L’épouse d’Odhinn, Frigg, et la déesse de l’amour Freyja, seraient de même étymologie, à rapprocher du sanscrit priya, « chérie ». Frigg est la déesse de l’amour matrimonial alors que Freyja est la déesse de l’amour libre.

Parmi les autres dieux principaux du panthéon germano-scandinave, il y a Heimdall, gardien du pont Bifrost (arc-en-ciel) qui relie Asgard, le royaume des dieux, au monde des hommes (Midgard). Loki, intermédiaire entre Héphaïstos - il bâtira Asgard comme ce dernier a bâti l’Olympe - et Hermès en tant que dieu manipulateur (« trickster »), est une divinité ambiguë, généralement positive, sauf lors de Ragnarök dans lequel il joue un rôle détestable. Il y a aussi Balder, qui est l’Apollon scandinave, et dont la racine est peut-être la même que celle du dieu celte Belenos, *bel- signifiant alors « le fort ». Balder est aussi un dieu qui selon Snorri Sturluson meure et renaît, mais il faut sans doute y voir une interpolation chrétienne. Il y a aussi Hermod, le dieu messager et conducteur des morts, dont le nom est proche, comme les fonctions d’ailleurs, d’Hermès.
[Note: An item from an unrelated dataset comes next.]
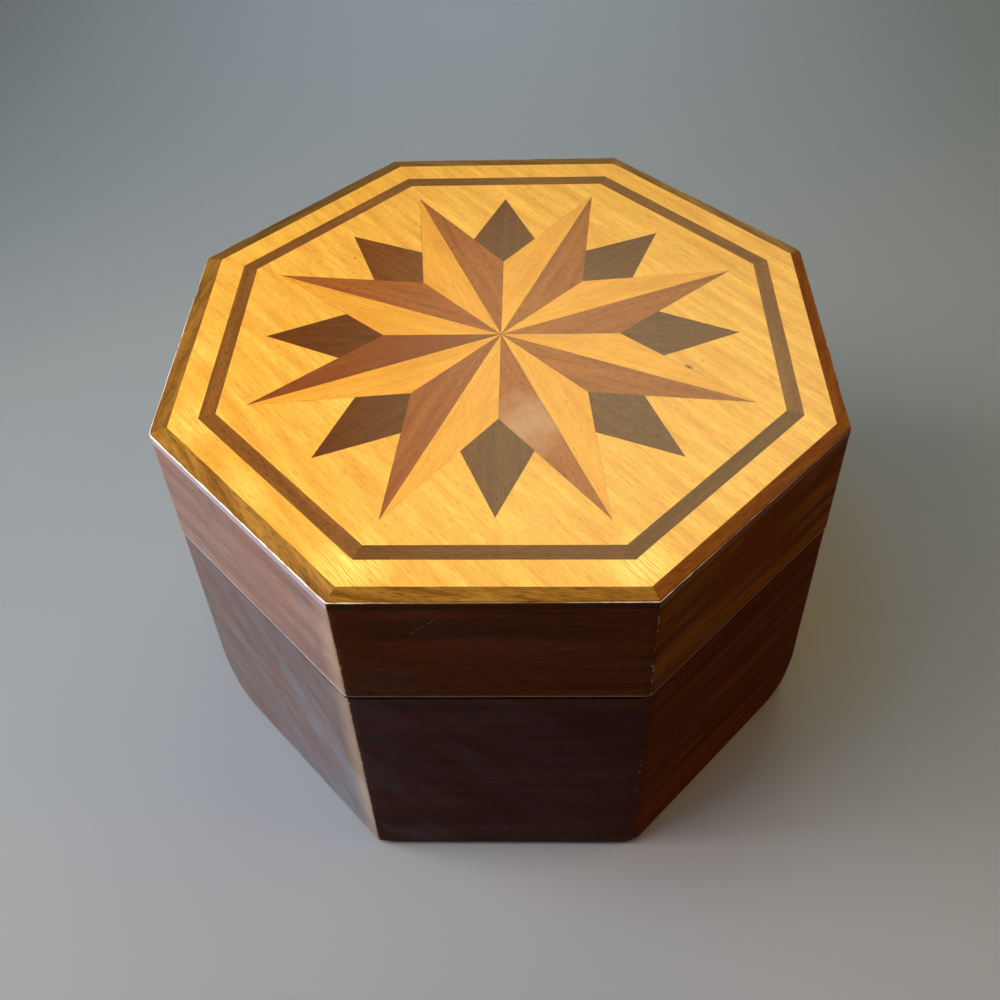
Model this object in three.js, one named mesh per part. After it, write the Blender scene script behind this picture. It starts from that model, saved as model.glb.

D’autres divinités, qu’on retrouve dans le monde gréco-romain, sont davantage allégoriques, comme la déesse Iðunn (latin Juventas, « la jeunesse »), gardienne des pommes d’or de l’éternelle jeunesse, ou le dieu de l’amour Ing (sanscrit Kama, celte Angus). Le dieu forgeron, distinct de Loki, est Völundr (germanique Wieland), qu’il faut peut-être rapprocher du Vulcain latin. En l’absence de dieu de la médecine, Eir est néanmoins la déesse de la santé.
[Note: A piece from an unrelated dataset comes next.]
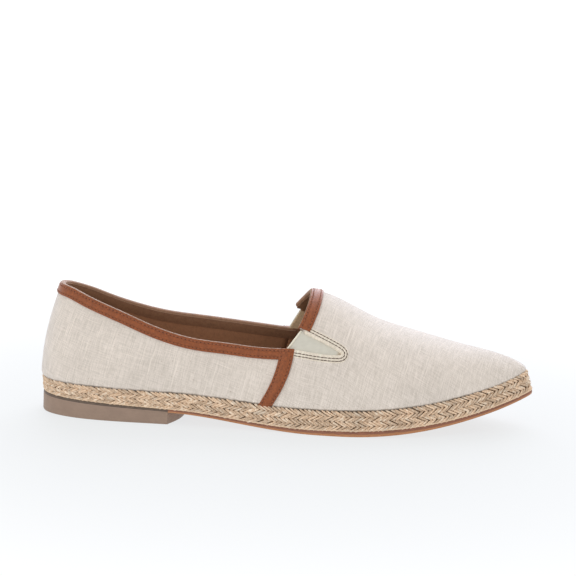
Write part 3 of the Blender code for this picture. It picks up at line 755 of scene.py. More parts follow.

Il y a enfin de multiples déesses dont le rôle nous échappe, comme Gefjon, qui serait peut-être la déesse du foyer (comme la lituanienne Gabija), ou encore Syn, dont le nom pourrait être rapproché de la Thémis grecque et qui serait alors la déesse scandinave de la justice. Le destin lui-même est incarné par trois déesses, les Nornes, variante scandinave des Moires grecques. Ce destin est appelé Wyrd, de même sens et racine que le latin Fortuna.